Gay and lesbian couples still can’t legally marry in the United States. At least Disney has the right idea. Call us crazy, but at a time when the world seems filled with so much hate, shouldn’t we celebrate love in any form?

Those at the top of the Disney corporation decided to make the change so all their guests can feel “welcome and respected.”

Too bad they can’t feel that way in their own country: a country that prides itself on personal freedoms, on being a melting pot of diversity, on acceptance. The United States has never lived up to the promises it makes to its people.

Our childhood experiences shape our adult perceptions.
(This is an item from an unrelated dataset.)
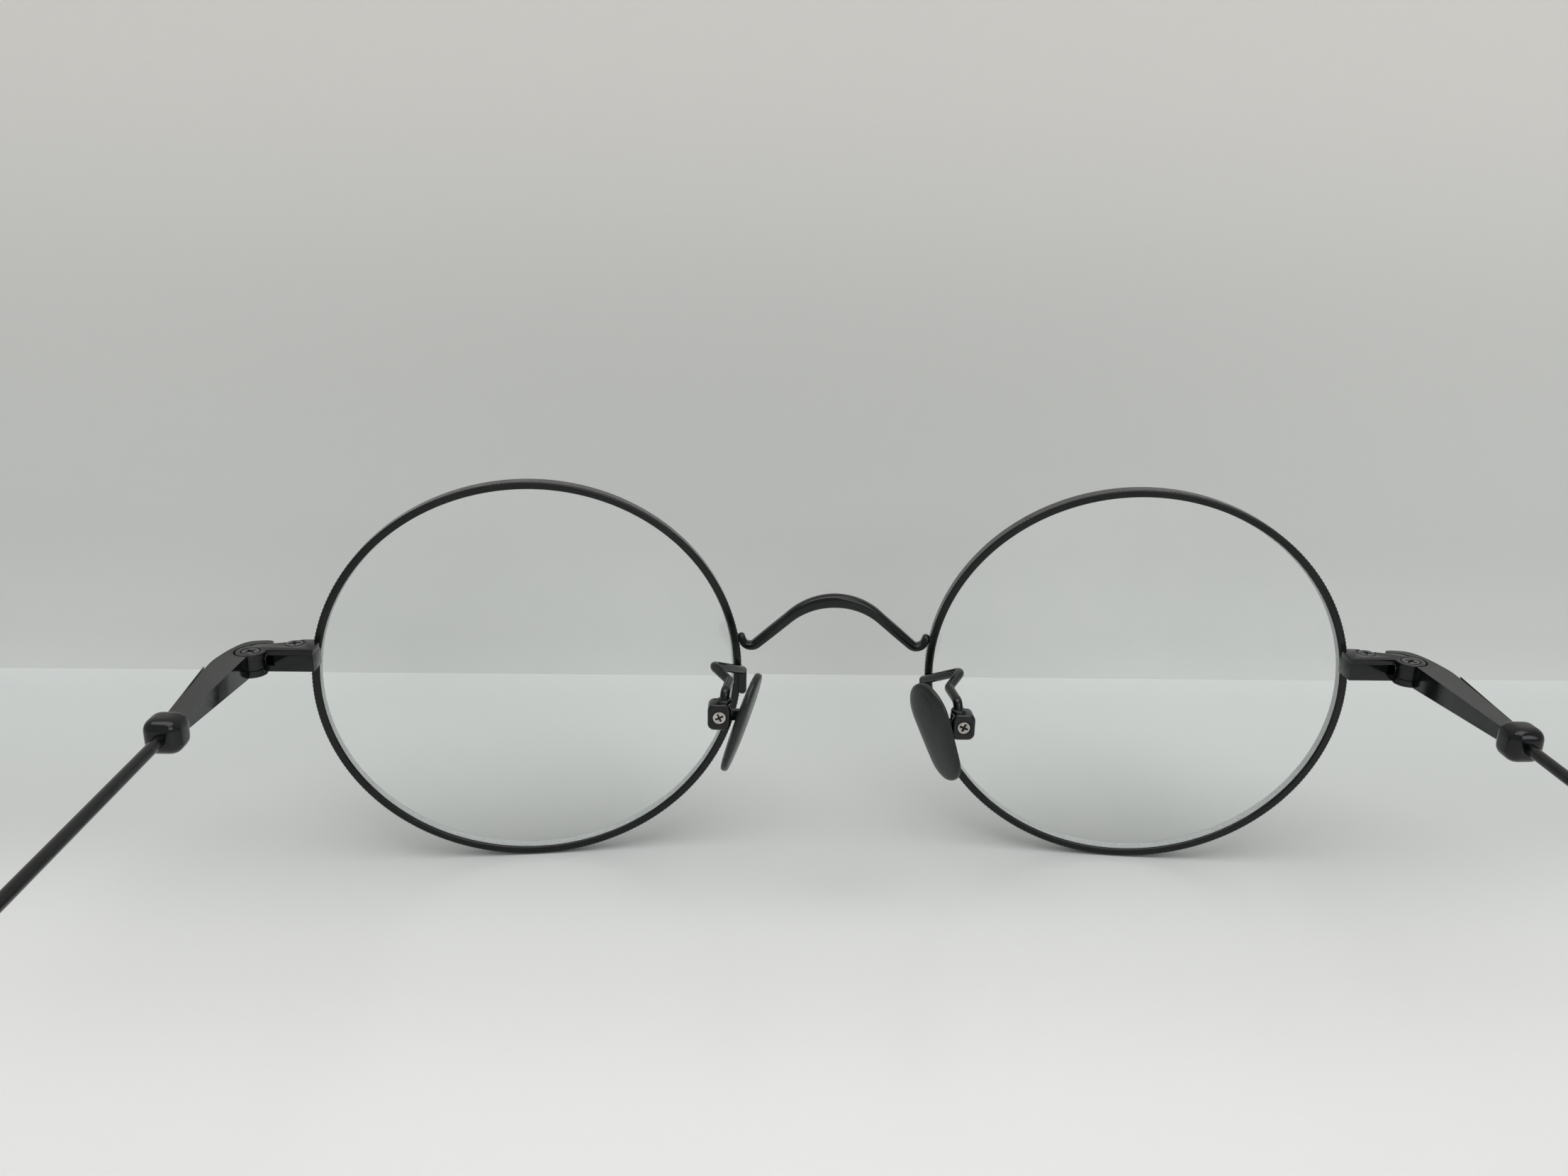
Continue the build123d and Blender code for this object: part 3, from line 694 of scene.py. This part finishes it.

What better place for acceptance of all people to begin than Disney?

The multimedia giant has a lot of power and responsibility. Ask any little kid his or her favorite movie — chances are Disney’s tag is attached to it. Ask the girl sitting next to you in class to name five Disney princesses; we doubt she’ll have any trouble. Ask the man on the bus who Mickey Mouse’s best friend is.

Walt Disney is deeply ingrained in American culture.

Most of Disney’s characters, barring talking bears and clothed mice, have fallen under society’s majorities: white and heterosexual. But they’ve made progress. Little girls gained stronger role models in headstrong characters such as Mulan. The company announced that this summer’s movie will feature its first black princess.

Maybe the days when the handsome, brave prince falls in love with another prince aren’t that far away.

The above editorial is the consensus opinion of the editorial board of the Daily Kent Stater.